In back-to-back years in the 1990s, the Bernkastel Festhaus club dominated Port Orange youth soccer (or at least one age level of it).

Aside from having the best kit sponsor (and by kit I mean a T-shirt), we had the best coaching and talent around. At least from what I can remember. I do clearly recall receiving two gold-painted trophies declaring us champions. I also remember one magical afternoon I was better than Maradona. I don’t remember it well, just that my parents were out of town and that I scored the only two goals of the match.

I don’t know how many more seasons I played — maybe two — before jumping to American football, where I was deemed an offensive lineman. But a few years ago — as I got more and more into watching the beautiful game again — I bought some boots (or cleats, as you colonists would say) and joined a summer league in St.
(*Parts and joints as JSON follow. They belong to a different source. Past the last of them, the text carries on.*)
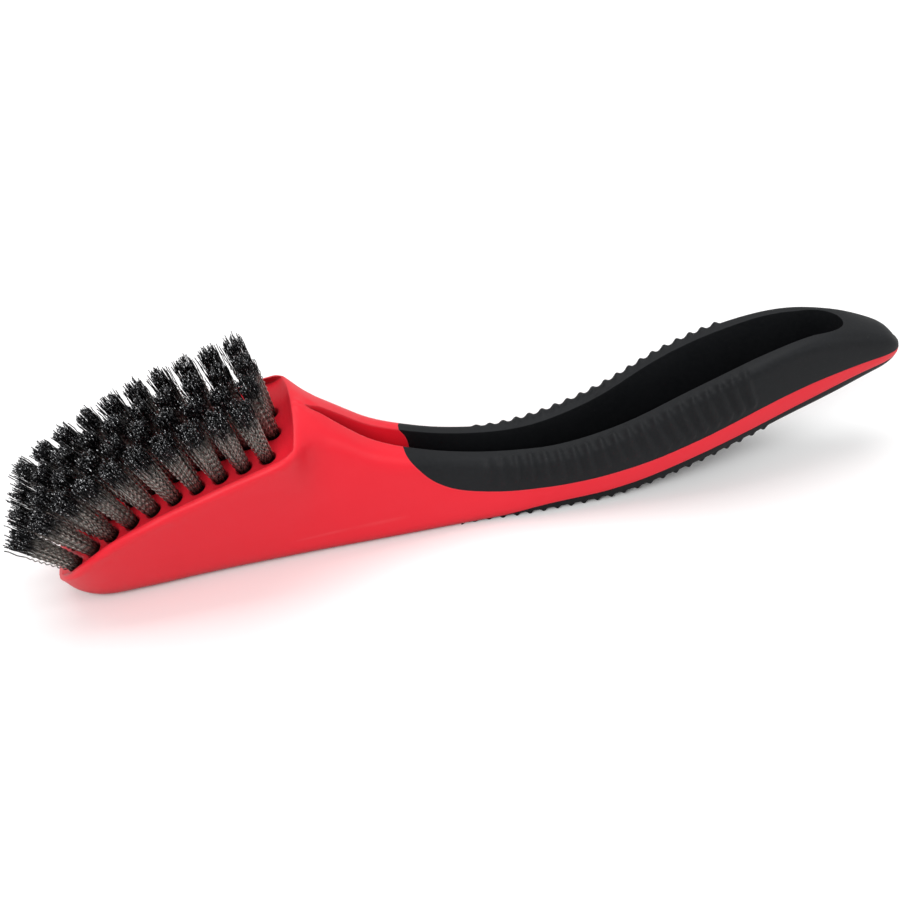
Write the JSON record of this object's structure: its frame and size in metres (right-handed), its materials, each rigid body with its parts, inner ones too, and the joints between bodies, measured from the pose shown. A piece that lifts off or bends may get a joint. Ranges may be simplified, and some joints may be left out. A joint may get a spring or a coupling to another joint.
{
  "type": "club groove brush",
  "caption": "Hand brush for club grooves: curved red handle core with soft black grip and a wedge head carrying rows of flared steel wire tufts.",
  "frame": {"origin": "centre of the flat land under the head and neck, on the plane the brush rests on", "axes": "+X from the head towards the tail of the handle, +Z out of the resting face towards the bristle side, +Y to the left of the handle; the brush is mirror-symmetric about the XZ plane"},
  "size_m": [0.2212, 0.0382, 0.0536],
  "materials": {
    "red_plastic": "semi-gloss injection moulded polypropylene",
    "black_rubber": "matte thermoplastic elastomer overmould",
    "tuft_wire": "dark tempered steel wire, crimped, cut ends bright",
    "anchor_steel": "plain steel strip"
  },
  "bodies": {
    "root": {"handle_core": "red_plastic", "grip_upper": "black_rubber", "grip_underside": "black_rubber", "tuft_r1_c01": "tuft_wire", "tuft_r1_c02": "tuft_wire", "tuft_r1_c03": "tuft_wire", "tuft_r1_c04": "tuft_wire", "tuft_r1_c05": "tuft_wire", "tuft_r1_c06": "tuft_wire", "tuft_r1_c07": "tuft_wire", "tuft_r1_c08": "tuft_wire", "tuft_r1_c09": "tuft_wire", "tuft_r1_c10": "tuft_wire", "tuft_r2_c01": "tuft_wire", "tuft_r2_c02": "tuft_wire", "tuft_r2_c03": "tuft_wire", "tuft_r2_c04": "tuft_wire", "tuft_r2_c05": "tuft_wire", "tuft_r2_c06": "tuft_wire", "tuft_r2_c07": "tuft_wire", "tuft_r2_c08": "tuft_wire", "tuft_r2_c09": "tuft_wire", "tuft_r2_c10": "tuft_wire", "tuft_r3_c01": "tuft_wire", "tuft_r3_c02": "tuft_wire", "tuft_r3_c03": "tuft_wire", "tuft_r3_c04": "tuft_wire", "tuft_r3_c05": "tuft_wire", "tuft_r3_c06": "tuft_wire", "tuft_r3_c07": "tuft_wire", "tuft_r3_c08": "tuft_wire", "tuft_r3_c09": "tuft_wire", "tuft_r3_c10": "tuft_wire", "tuft_r4_c01": "tuft_wire", "tuft_r4_c02": "tuft_wire", "tuft_r4_c03": "tuft_wire", "tuft_r4_c04": "tuft_wire", "tuft_r4_c05": "tuft_wire", "tuft_r4_c06": "tuft_wire", "tuft_r4_c07": "tuft_wire", "tuft_r4_c08": "tuft_wire", "tuft_r4_c09": "tuft_wire", "tuft_r4_c10": "tuft_wire", "tuft_anchors": "anchor_steel"}
  },
  "joints": []
}
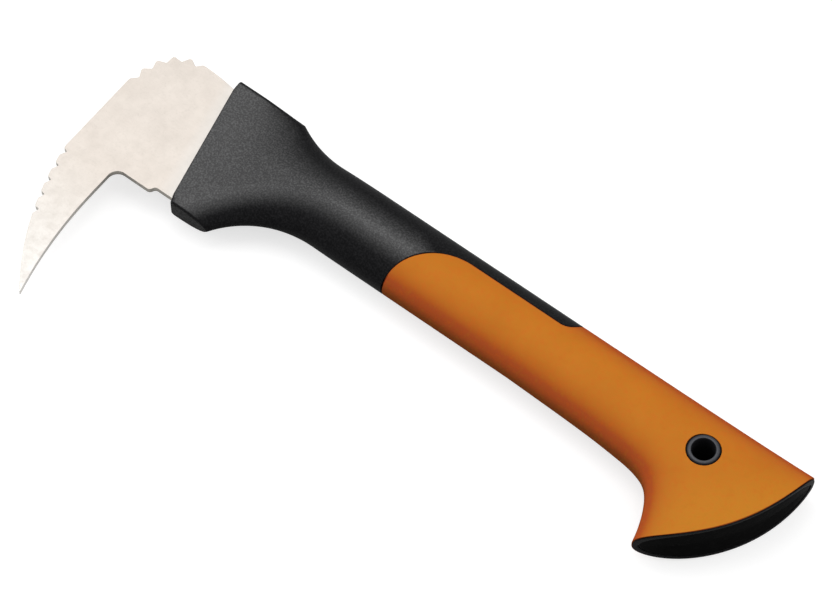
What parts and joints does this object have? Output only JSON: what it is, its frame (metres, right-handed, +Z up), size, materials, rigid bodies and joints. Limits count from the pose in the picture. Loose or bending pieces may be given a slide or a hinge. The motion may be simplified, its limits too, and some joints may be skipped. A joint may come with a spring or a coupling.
{
  "type": "pickaroon",
  "caption": "Short hand pickaroon: flat steel head with a curved pick and bark teeth, held in a moulded collar on a soft-gripped handle with a flared butt.",
  "frame": {"origin": "under the middle of the whole tool, on the surface that it lies on", "axes": "+X from the head's striking edge to the butt, +Y from the pick's point to the handle's spine, +Z up through the thickness"},
  "size_m": [0.3848, 0.153, 0.0284],
  "materials": {
    "steel": "pale satin steel, faintly mottled",
    "core": "dark grey fibre-filled nylon with a fine spark texture",
    "grip": "orange soft grip, matte",
    "plug": "black, glossy",
    "bush": "black, half gloss"
  },
  "bodies": {
    "root": {"pick_head": "steel", "handle_core": "core", "grip_sleeve": "grip", "butt_plug": "plug", "hang_hole_bush": "bush"}
  },
  "joints": []
}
Augustine. I didn’t play well, but my one shining moment came in a game against Flagler College’s summer squad. One of the players was dribbling toward the goal, and I came in with a slide tackle and got the ball. I still got a yellow card (slide tackles weren’t allowed int that league), and that more than made up for my goalless season.

Since then I have been playing off and on at various fields. My buddy Mike McCall and I have recently started going head-to-head with penalty shootouts, and I’ve had a few shots to be proud of.

The next goal is to score one again in league play, even if it’s a league for middle-aged guys in Gainesville who haven’t played since their elementary school days — in my case, the glory years.